Dir - Nicholas McCarthy
Overall: MEH
A frustrating effort from writer/director Nicholas McCarthy, At the Devil's Door works best when it settles into its low-key atmosphere, but nearly every other aspect of the production interferes with such refreshing mood setting. Though it follows a linear trajectory as it switches protagonists three times, we are given flashbacks to the first woman that we meet, (Ashley Rickards), who sells her soul for no decipherable reason and invites a nefarious entity into our world that spends a number of years dilly-dallying around until it is able to either kill or infiltrate another woman without such a willing soul-selling invocation. As one could guess then, McCarthy's script has its share of logistical problems, adhering to a type of "making it up as it goes along" formula that distracts the viewer from becoming fully immersed in what is otherwise an admirable and unsettling tone.

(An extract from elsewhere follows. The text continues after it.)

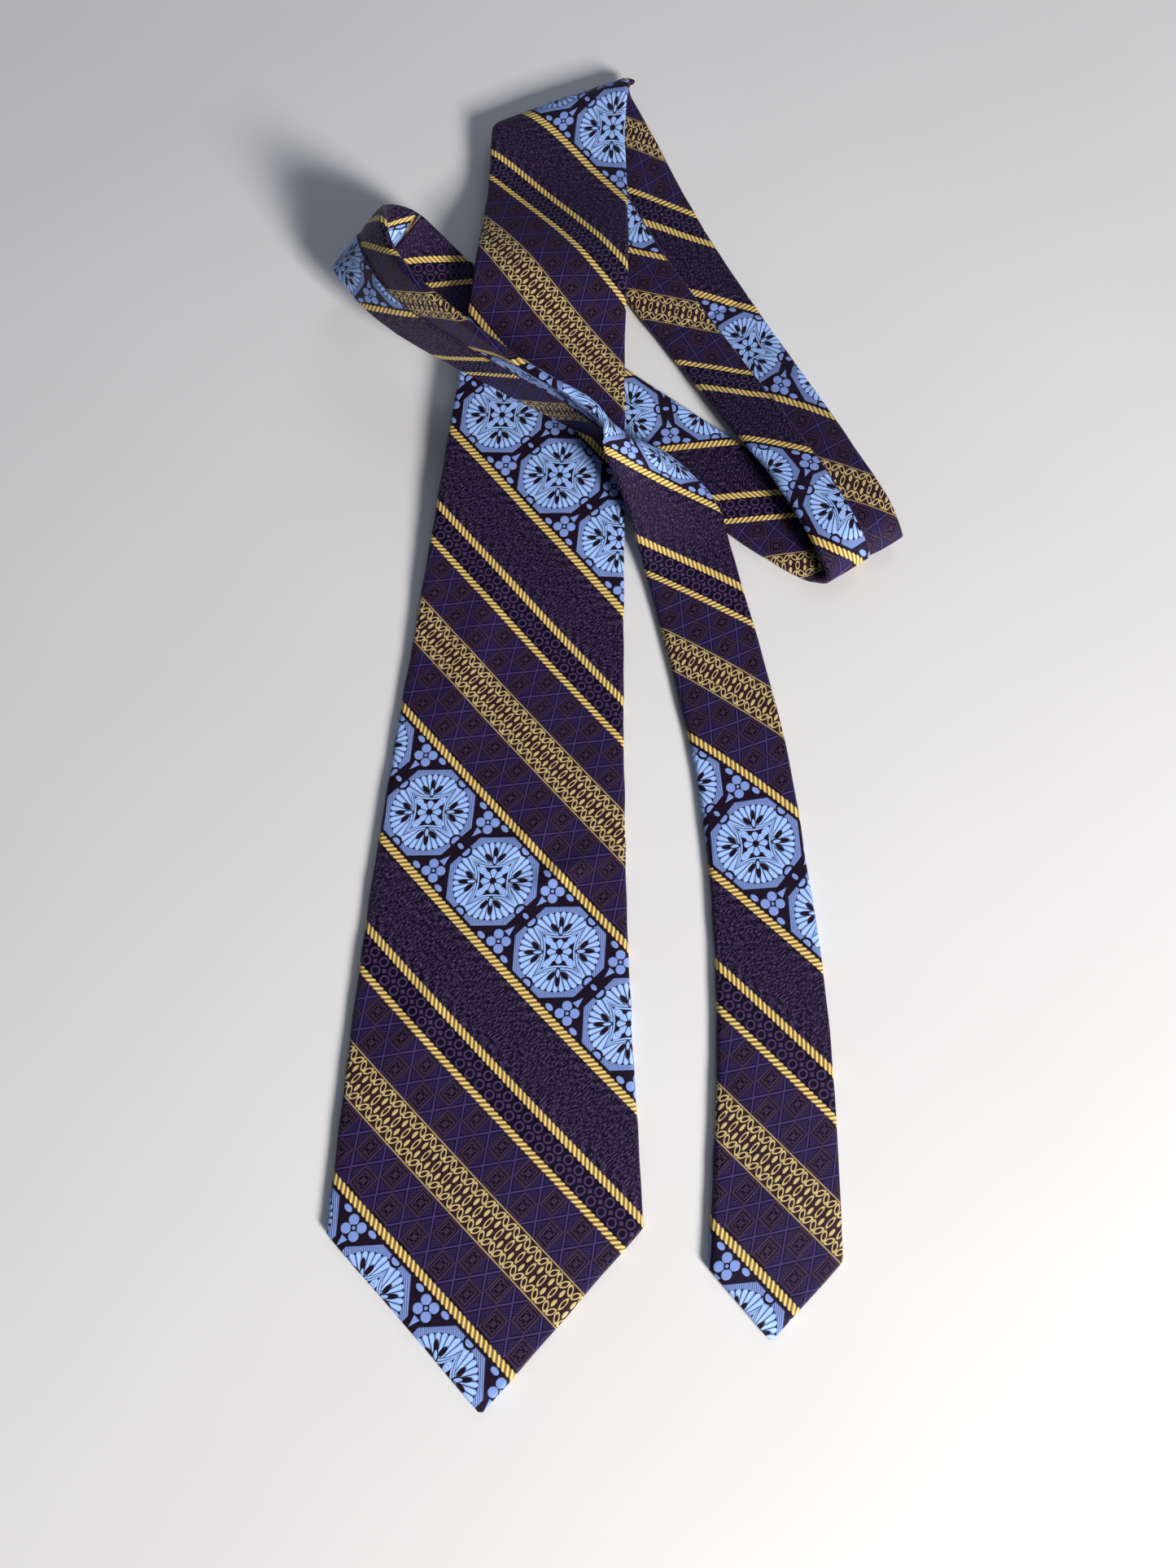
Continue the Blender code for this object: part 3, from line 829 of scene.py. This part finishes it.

The performances are also a problem at times, namely Naya Rivera who seems allergic to emoting throughout the majority of her scenes, even when things like loved ones dying, spontaneous pregnancies, and demons terrorizing her interrupt her underwritten life. McCarthy also indulges in a criminal amount of infuriating jump scares, (as all jump scares are), which is a real shame since he generally shows restraint by emphasizing still and lingering dread. McCarthy's efforts cannot be outright dismissed, but the flaws are undeniable.